* Stated exercise
Set down exactly the lines of the listing below, please, beginning with the first and ending with the line that holds "rib_w = 8; // [6:0.5:12]".

* Dataset section
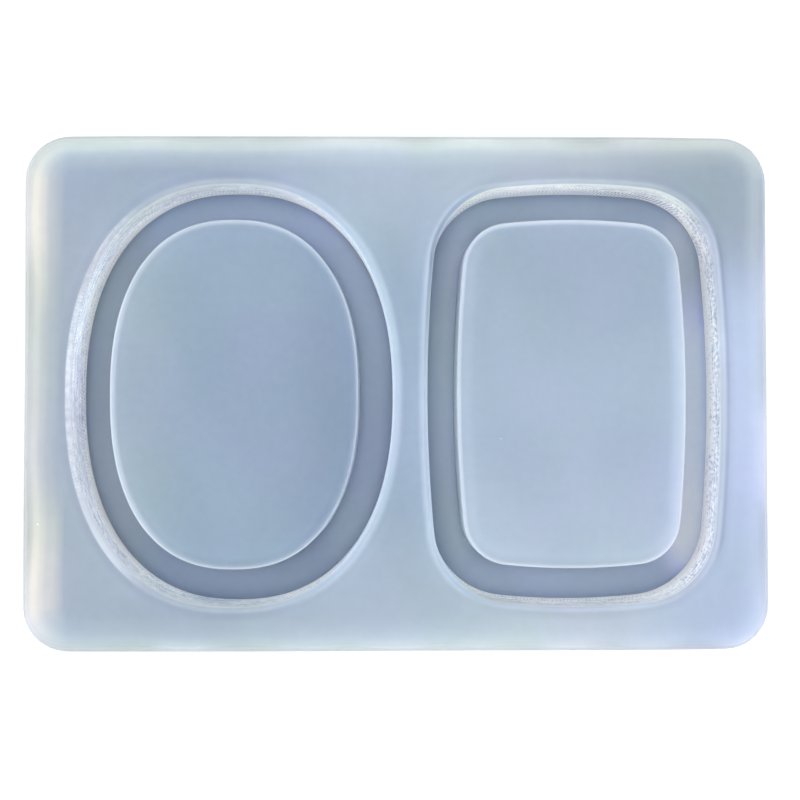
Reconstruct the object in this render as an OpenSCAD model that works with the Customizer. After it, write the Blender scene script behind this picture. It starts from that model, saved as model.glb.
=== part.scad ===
// Two-cavity silicone mould for casting resin dishes: one oval, one rectangle with bowed sides.
// Every cavity is a pocket with a flat-topped core in its middle. Resin fills the channel
// round the core and a thin sheet over it, and comes out as a dish with a rim.
// The mould lies on z = 0 with its open side up. X runs along its length, Y across it.
// The origin is the middle of the underside.

/* [Slab] */
// Length of the slab, along X
slab_l = 176; // [170:1:220]
// Width of the slab, along Y
slab_w = 122; // [116:1:160]
// Thickness of the slab, from the underside to the open face
slab_t = 17.5; // [16:0.5:26]
// Radius of the four upright corners
corner_r = 10.6; // [4:0.2:14]
// Round on the slab's outer edges, top and bottom
edge_r = 1; // [0.4:0.1:2]
// Width of the rib between the two cavities
rib_w = 8; // [6:0.5:12]

/* [Cavities] */
// Depth of both cavities, from the open face to the floor of the channel
cavity_depth = 12.5; // [8:0.5:13]
// Length of both cavities, along Y
cavity_l = 100.5; // [94:0.5:102]
// Width of the oval cavity, along X
oval_w = 76; // [70:0.5:78]
// Width of the rectangular cavity at its middle, along X
rect_w = 70; // [64:0.5:72]
// Radius of the rectangular cavity's corners
rect_corner_r = 18.6; // [14:0.2:22]
// How far the rectangle's long sides bow outward
side_bow = 1.45; // [0.5:0.05:3]
// How far the rectangle's short ends bow outward
end_bow = 0.8; // [0.3:0.05:2]
// Fullness of the oval: 2 is a true ellipse, larger is squarer
oval_fullness = 2.31; // [2:0.01:2.6]
// Round on the rim of both cavities
lip_r = 1.3; // [0.4:0.1:1.6]

/* [Cores] */
// How far the top of the cores lies under the open face: the thickness of the cast dish's bottom
core_drop = 3.3; // [2:0.1:6]
// Width of the channel at the oval's sides and ends: the thickness of the cast rim
oval_channel_w = 8.4; // [6:0.1:12]
// Width of the channel along the rectangle's long sides
rect_channel_w = 7.5; // [6:0.1:11]
// Width of the channel at the rectangle's ends
rect_end_channel_w = 8.4; // [6:0.1:12]
// How much wider the cores are at their foot, on each side
core_draft = 0.35; // [0:0.05:0.8]
// Round on the top edge of the cores
core_edge_r = 0.4; // [0.2:0.05:1]

/* [Hidden] */
$fn = 48;

// Heights of the channel floor and of the cores' tops
floor_z = slab_t - cavity_depth;
core_z = slab_t - core_drop;

// Both cavities stand the same distance in from the ends of the slab
border_x = (slab_l - oval_w - rect_w - rib_w) / 2;
oval_x = -slab_l / 2 + border_x + oval_w / 2;
rect_x = slab_l / 2 - border_x - rect_w / 2;
// The two walls meet halfway across the rib
split_x = oval_x + oval_w / 2 + rib_w / 2;

// Outlines: points round one loop, and steps round one edge
loop_n = 96;
edge_n = 4;

// ---- outlines -----------------------------------------------------------

// x to the power p, with the sign of x kept
function spow(x, p) = x == 0 ? 0 : sign(x) * pow(abs(x), p);

// Squared-off ellipse with half widths a and b, grown outward by d along its normals
function oval_loop(a, b, n, d = 0) = [
    for (i = [0:loop_n - 1])
        let (t = 360 * (i + 0.5) / loop_n,
             x = a * spow(cos(t), 2 / n),
             y = b * spow(sin(t), 2 / n),
             nx = spow(x / a, n - 1) / a,
             ny = spow(y / b, n - 1) / b,
             k = norm([nx, ny]))
        [x + d * nx / k, y + d * ny / k]
];

// Radius of the arc that bows by h over a half chord of c
function bow_radius(c, h) = (c * c + h * h) / (2 * h);

// One quarter of the bowed rectangle, anticlockwise: half of a side, a corner, half of an end.
// (cx, cy) is the corner's centre, r its radius, and bx and by the bows of the side and the end.
function bowed_quarter(cx, cy, r, bx, by) =
    let (rs = bow_radius(cy, bx), re = bow_radius(cx, by),
         as = asin(cy / rs), ae = asin(cx / re),
         n = loop_n / 4, ns = floor(n / 4), nc = n - 2 * ns)
    concat(
        [for (i = [0:ns - 1]) let (t = as * (i + 0.5) / ns)
            [cx + bx - rs + (rs + r) * cos(t), (rs + r) * sin(t)]],
        [for (i = [0:nc - 1]) let (t = as + (90 - ae - as) * (i + 0.5) / nc)
            [cx + r * cos(t), cy + r * sin(t)]],
        [for (i = [0:ns - 1]) let (t = ae * (1 - (i + 0.5) / ns))
            [(re + r) * sin(t), cy + by - re + (re + r) * cos(t)]]
    );

// Rectangle with half widths a and b, corner radius r and bowed sides, grown outward by d
function bowed_loop(a, b, r, d = 0) =
    let (q = bowed_quarter(a - r - side_bow, b - r - end_bow, r + d, side_bow, end_bow),
         m = len(q))
    concat(
        q,
        [for (i = [0:m - 1]) [-q[m - 1 - i][0], q[m - 1 - i][1]]],
        [for (p = q) -p],
        [for (i = [0:m - 1]) [q[m - 1 - i][0], -q[m - 1 - i][1]]]
    );

function oval_cavity(d = 0) = oval_loop(oval_w / 2, cavity_l / 2, oval_fullness, d);
function rect_cavity(d = 0) = bowed_loop(rect_w / 2, cavity_l / 2, rect_corner_r, d);
function oval_core_loop(d = 0) =
    oval_loop(oval_w / 2 - oval_channel_w, cavity_l / 2 - oval_channel_w, oval_fullness + 0.06, d);
function rect_core_loop(d = 0) =
    bowed_loop(rect_w / 2 - rect_channel_w, cavity_l / 2 - rect_end_channel_w,
               rect_corner_r - rect_channel_w, d);

// ---- lofts --------------------------------------------------------------

// Closed solid through a list of loops, lowest first: each entry is [height, loop]
module loft(layers) {
    n = len(layers[0][1]);
    m = len(layers);
    polyhedron(
        points = [for (s = layers) for (p = s[1]) [p[0], p[1], s[0]]],
        faces = concat(
            [[for (i = [0:n - 1]) i]],
            [for (k = [0:m - 2]) for (i = [0:n - 1])
                let (j = (i + 1) % n)
                [k * n + i, (k + 1) * n + i, (k + 1) * n + j, k * n + j]],
            [[for (i = [n - 1:-1:0]) (m - 1) * n + i]]
        )
    );
}

// Steps of the rim's round: [distance outward, height under the open face]
function lip_steps() = [for (i = [0:edge_n])
    let (t = 90 * i / edge_n) [lip_r * (1 - cos(t)), lip_r * (1 - sin(t))]];

// Steps of a core's top edge: [distance inward, height under the core's top]
function core_steps() = [for (i = [0:edge_n - 1])
    let (t = 90 * i / (edge_n - 1)) [core_edge_r * (1 - cos(t)), core_edge_r * (1 - sin(t))]];

module oval_pocket() {
    loft(concat(
        [[floor_z - 1, oval_cavity()]],
        [for (s = lip_steps()) [slab_t - s[1], oval_cavity(s[0])]],
        [[slab_t + 1, oval_cavity(lip_r)]]
    ));
}

module rect_pocket() {
    loft(concat(
        [[floor_z - 1, rect_cavity()]],
        [for (s = lip_steps()) [slab_t - s[1], rect_cavity(s[0])]],
        [[slab_t + 1, rect_cavity(lip_r)]]
    ));
}

// ---- slab ---------------------------------------------------------------

// Outer section of the slab from height z0 to z1 and from distance 0 to w: its outer edge is
// rounded at the bottom if low is true and at the top if high is true
module edge_section(w, z0, z1, low, high) {
    difference() {
        translate([0, z0]) square([w, z1 - z0]);
        if (high) translate([w - edge_r, z1 - edge_r]) square(edge_r + 1);
        if (low) translate([w - edge_r, z0 - 1]) square(edge_r + 1);
    }
    if (high) translate([w - edge_r, z1 - edge_r]) circle(edge_r);
    if (low) translate([w - edge_r, z0 + edge_r]) circle(edge_r);
}

// Quarter of a round corner, with its centre at the origin and its round side towards +X +Y
module corner_piece(z0, z1, low, high) {
    rotate_extrude(angle = 90, $fn = 96) edge_section(corner_r, z0, z1, low, high);
}

// Straight edge strip along X from 0 to len, corner_r deep, with its outer side towards +Y
module side_piece(len, z0, z1, low, high) {
    rotate([90, 0, 90]) linear_extrude(len) edge_section(corner_r, z0, z1, low, high);
}

// End of the slab towards +X: from x0 to the slab's end, between the heights z0 and z1
module slab_end(x0, z0, z1, low, high) {
    x1 = slab_l / 2 - corner_r;
    y1 = slab_w / 2 - corner_r;
    translate([x0, -y1, z0]) cube([x1 - x0, 2 * y1, z1 - z0]);
    translate([x1, y1, 0]) corner_piece(z0, z1, low, high);
    translate([x1, -y1, 0]) rotate(-90) corner_piece(z0, z1, low, high);
    translate([x1, y1, 0]) rotate(-90) side_piece(2 * y1, z0, z1, low, high);
    translate([x0, y1, 0]) side_piece(x1 - x0, z0, z1, low, high);
    translate([x1, -y1, 0]) rotate(180) side_piece(x1 - x0, z0, z1, low, high);
}

// ---- the mould's regions ------------------------------------------------

// Flat sheet under everything: the floor of both channels
module base_sheet() {
    color([0.66, 0.73, 0.80]) {
        slab_end(0, 0, floor_z, true, false);
        rotate(180) slab_end(0, 0, floor_z, true, false);
    }
}

// Wall round the oval cavity, out to the slab's outside and to the middle of the rib
module oval_wall() {
    color([0.78, 0.83, 0.88])
    difference() {
        rotate(180) slab_end(-split_x, floor_z, slab_t, false, true);
        translate([oval_x, 0, 0]) oval_pocket();
    }
}

// Wall round the rectangular cavity, out to the slab's outside and to the middle of the rib
module rectangle_wall() {
    color([0.78, 0.83, 0.88])
    difference() {
        slab_end(split_x, floor_z, slab_t, false, true);
        translate([rect_x, 0, 0]) rect_pocket();
    }
}

// Flat-topped core in the oval cavity
module oval_core() {
    color([0.71, 0.78, 0.85])
    translate([oval_x, 0, 0]) loft(concat(
        [[floor_z, oval_core_loop(core_draft)]],
        [for (s = core_steps()) [core_z - s[1], oval_core_loop(-s[0])]]
    ));
}

// Flat-topped core in the rectangular cavity
module rectangle_core() {
    color([0.74, 0.80, 0.87])
    translate([rect_x, 0, 0]) loft(concat(
        [[floor_z, rect_core_loop(core_draft)]],
        [for (s = core_steps()) [core_z - s[1], rect_core_loop(-s[0])]]
    ));
}

base_sheet();
oval_wall();
rectangle_wall();
oval_core();
rectangle_core();
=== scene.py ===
import math

import bmesh
import bpy
import numpy as np
from mathutils import Matrix, Vector


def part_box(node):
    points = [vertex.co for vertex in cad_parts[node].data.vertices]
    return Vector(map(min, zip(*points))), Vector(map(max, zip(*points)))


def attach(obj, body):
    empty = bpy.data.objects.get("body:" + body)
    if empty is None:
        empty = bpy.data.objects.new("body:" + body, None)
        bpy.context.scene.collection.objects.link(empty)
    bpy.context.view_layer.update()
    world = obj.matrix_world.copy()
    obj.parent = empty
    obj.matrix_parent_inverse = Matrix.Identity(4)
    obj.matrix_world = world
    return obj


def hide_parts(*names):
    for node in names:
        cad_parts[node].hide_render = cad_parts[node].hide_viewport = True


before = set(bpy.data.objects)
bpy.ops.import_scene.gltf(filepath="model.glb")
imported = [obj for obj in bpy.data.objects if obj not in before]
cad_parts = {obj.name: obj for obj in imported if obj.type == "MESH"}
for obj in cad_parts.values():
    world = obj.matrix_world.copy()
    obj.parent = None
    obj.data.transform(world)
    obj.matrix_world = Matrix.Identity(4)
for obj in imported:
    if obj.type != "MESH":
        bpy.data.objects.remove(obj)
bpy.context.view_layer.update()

MM = 0.001

# ---------------------------------------------------------------------------
# Sizes in millimetres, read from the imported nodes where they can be
# ---------------------------------------------------------------------------
sheet_lo, sheet_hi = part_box("base_sheet")
wall_lo, wall_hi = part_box("oval_wall")
core_lo, core_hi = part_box("oval_core")
rcore_lo, rcore_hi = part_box("rectangle_core")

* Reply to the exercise
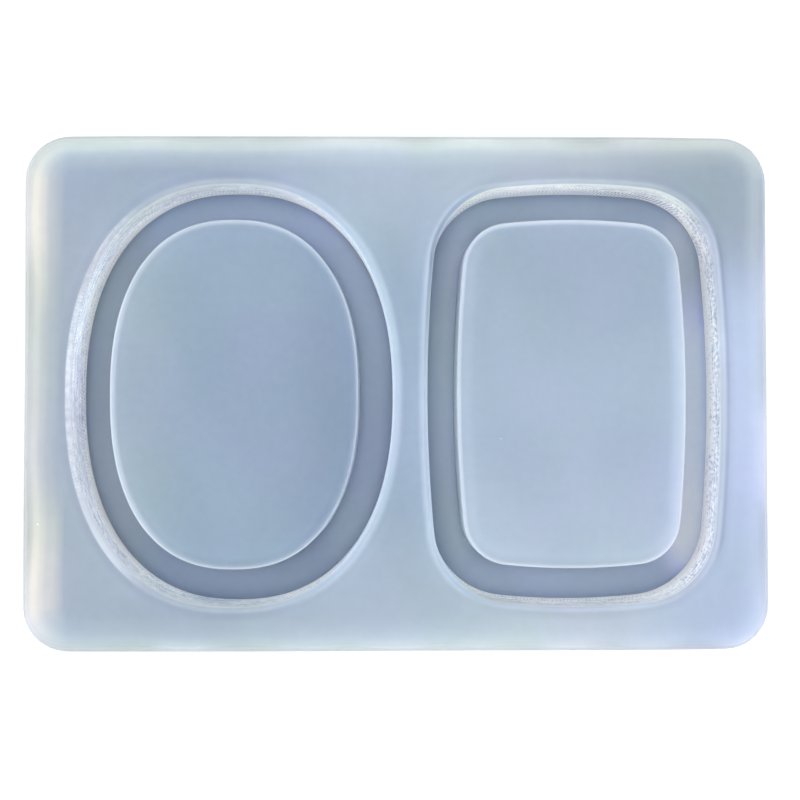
Reconstruct the object in this render as an OpenSCAD model that works with the Customizer. After it, write the Blender scene script behind this picture. It starts from that model, saved as model.glb.
=== part.scad ===
// Two-cavity silicone mould for casting resin dishes: one oval, one rectangle with bowed sides.
// Every cavity is a pocket with a flat-topped core in its middle. Resin fills the channel
// round the core and a thin sheet over it, and comes out as a dish with a rim.
// The mould lies on z = 0 with its open side up. X runs along its length, Y across it.
// The origin is the middle of the underside.

/* [Slab] */
// Length of the slab, along X
slab_l = 176; // [170:1:220]
// Width of the slab, along Y
slab_w = 122; // [116:1:160]
// Thickness of the slab, from the underside to the open face
slab_t = 17.5; // [16:0.5:26]
// Radius of the four upright corners
corner_r = 10.6; // [4:0.2:14]
// Round on the slab's outer edges, top and bottom
edge_r = 1; // [0.4:0.1:2]
// Width of the rib between the two cavities
rib_w = 8; // [6:0.5:12]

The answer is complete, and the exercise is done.